The exhibition will reveal how the use of AI algorithms to visualise data can combine with artificial expression to generate a new and emerging artistic language for both the present and the future

Miriam Sun, Executive Director of MoCA Shanghai

Miriam Sun, Executive Director of MoCA Shanghai

Since its creation 20 years ago, MoCA Shanghai has been dedicated to promoting and encouraging inter-disciplinary approaches that go beyond the boundaries of contemporary art.

In the AI era it has actively followed technological developments promoting projects that integrates science and art. Goldsmiths is a pioneer in computational art, establishing the first degree programme in the UK and as a leading centre of research. 

"As one of the pioneers of research and teaching in computational art, our collaboration with Goldsmiths is unique. It's the first formal partnership between MoCA Shanghai and a UK university," Miriam Sun concluded. 

Professor David Oswell, Provost and Deputy Vice-Chancellor for Research and Knowledge Exchange who signed the Memorandum, said: “With Goldsmiths’ unrivalled expertise and pioneering track record in computational art it’s no surprise that MoCA Shanghai pinpointed us for this unique multi-year collaboration. 

The MOU, like the exhibition, will support the flow of creative ideas and people. It brings closer together east and west, China and the UK, and art, technology, and science. In doing so, it deepens the learning across our nations and civilisations

Professor David Oswell, Provost and Deputy Vice-Chancellor

Professor William Latham, the exhibition's co-curator, was a pioneer of generative art in the 1980s. His Mutator Art – that fuses natural evolution with digital technology – forms part of the exhibition. The interplay between technology and creativity will form the basis of discussions between artists and academics at a forum linked to the exhibition. 

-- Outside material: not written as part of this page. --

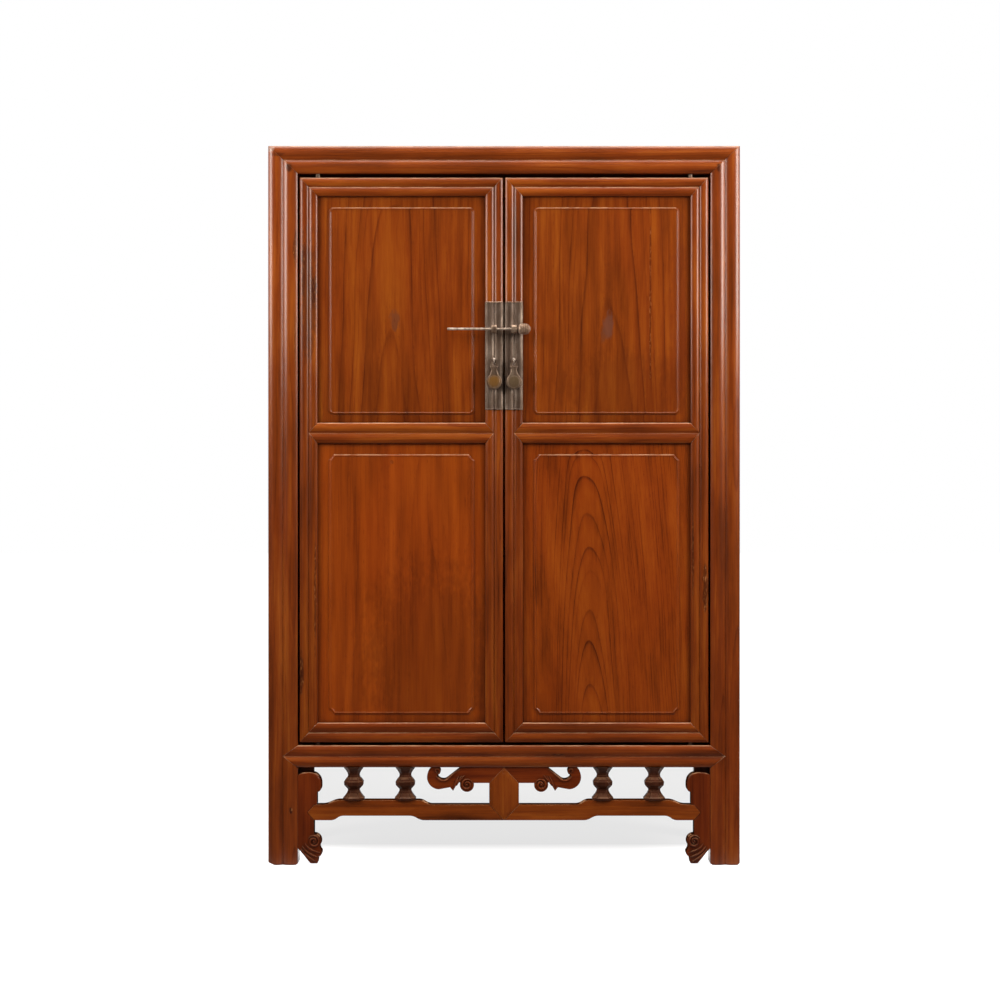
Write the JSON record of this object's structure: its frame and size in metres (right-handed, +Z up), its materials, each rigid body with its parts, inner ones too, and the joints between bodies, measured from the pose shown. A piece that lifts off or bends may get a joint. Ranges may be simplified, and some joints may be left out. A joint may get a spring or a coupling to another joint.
{
  "type": "double door cabinet",
  "caption": "Tall elm cabinet with two panelled doors on pivots, brass face plates, a sliding latch pin, drop pulls and a carved openwork apron on square posts.",
  "frame": {"origin": "on the floor, under the middle of the whole cabinet's bounding box, hardware included", "axes": "+Z up, +X to the right seen from the front, +Y from the doors to the back"},
  "size_m": [1.05, 0.5116, 1.6],
  "materials": {
    "elm_frame": "stained elm, glossy clear lacquer, dark in the grooves",
    "elm_panel": "flat-sawn stained elm, glossy clear lacquer",
    "plain_wood": "thinly stained softwood, matt",
    "dark_elm": "dark brown stained wood, satin",
    "aged_brass": "aged brass, brown patina, rubbed bright on the ridges",
    "worn_brass": "aged brass, worn golden where it is held",
    "bright_brass": "brass, rubbed bright by use"
  },
  "bodies": {
    "carcass": {"post_front_left": "elm_frame", "post_front_right": "elm_frame", "post_back_left": "elm_frame", "post_back_right": "elm_frame", "top_rail_front": "elm_frame", "top_rail_back": "elm_frame", "top_rail_left": "elm_frame", "top_rail_right": "elm_frame", "bottom_rail_front": "elm_frame", "bottom_rail_back": "elm_frame", "bottom_rail_left": "elm_frame", "bottom_rail_right": "elm_frame", "mid_rail_left": "elm_frame", "mid_rail_right": "elm_frame", "mid_rail_back": "elm_frame", "side_panels_left": "elm_panel", "side_panels_right": "elm_panel", "back_panels": "plain_wood", "top_board": "elm_panel", "top_battens": "plain_wood", "floor_board": "plain_wood", "floor_battens": "plain_wood", "shelf_lower": "plain_wood", "shelf_upper": "plain_wood", "shelf_bearers": "plain_wood", "stretcher_left": "elm_frame", "stretcher_right": "elm_frame", "centre_block": "elm_frame", "cloud_scroll_left": "elm_frame", "cloud_scroll_right": "elm_frame", "bracket_left": "elm_frame", "bracket_right": "elm_frame", "balusters": "dark_elm", "side_apron_left": "elm_frame", "side_apron_right": "elm_frame"},
    "door_left": {"door_left_hinge_stile": "elm_frame", "door_left_meeting_stile": "elm_frame", "door_left_top_rail": "elm_frame", "door_left_mid_rail": "elm_frame", "door_left_bottom_rail": "elm_frame", "door_left_panel_upper": "elm_panel", "door_left_panel_lower": "elm_panel", "door_left_pivots": "aged_brass", "door_left_face_plate": "aged_brass", "door_left_lock_knob": "aged_brass", "door_left_pull_eye": "aged_brass"},
    "door_right": {"door_right_hinge_stile": "elm_frame", "door_right_meeting_stile": "elm_frame", "door_right_top_rail": "elm_frame", "door_right_mid_rail": "elm_frame", "door_right_bottom_rail": "elm_frame", "door_right_panel_upper": "elm_panel", "door_right_panel_lower": "elm_panel", "door_right_pivots": "aged_brass", "door_right_face_plate": "aged_brass", "door_right_lock_knob": "aged_brass", "door_right_pull_eye": "aged_brass"},
    "pull_left": {"pull_left": "worn_brass"},
    "pull_right": {"pull_right": "worn_brass"},
    "latch_pin": {"latch_pin": "bright_brass"}
  },
  "joints": [
    {"name": "door_left_hinge", "type": "hinge", "parent": "carcass", "child": "door_left", "pos_m": [-0.415, -0.20925, 0.9], "axis": [0, 0, -1], "range_deg": [0, 110]},
    {"name": "door_right_hinge", "type": "hinge", "parent": "carcass", "child": "door_right", "pos_m": [0.415, -0.20925, 0.9], "axis": [0, 0, 1], "range_deg": [0, 110]},
    {"name": "latch_pin_slide", "type": "slide", "parent": "door_right", "child": "latch_pin", "axis": [1, 0, 0], "range_m": [0, 0.13]},
    {"name": "pull_left_swing", "type": "hinge", "parent": "door_left", "child": "pull_left", "pos_m": [-0.022, -0.23095, 1.122], "axis": [-1, 0, 0], "range_deg": [0, 75]},
    {"name": "pull_right_swing", "type": "hinge", "parent": "door_right", "child": "pull_right", "pos_m": [0.022, -0.23095, 1.122], "axis": [-1, 0, 0], "range_deg": [0, 75]}
  ]
}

Professor Latham said: "The exhibition and the accompanying discussions repose questions about whether computers can be more creative than humans. It's both a current and contentious topic of debate that we hope to find the answers to both in our fora but also in the ongoing collaboration we have with MoCA Shanghai." 

The exhibition is the first outcome of a collaborative agreement between Goldsmiths and MoCA Shanghai which will see academic and artist exchanges between London and Shanghai and a successor exhibition in China planned for late September. The collaboration aims to support emerging artists through residency programmes as well as being a platform for international forums that can bring artists, scientists and researchers from both countries together.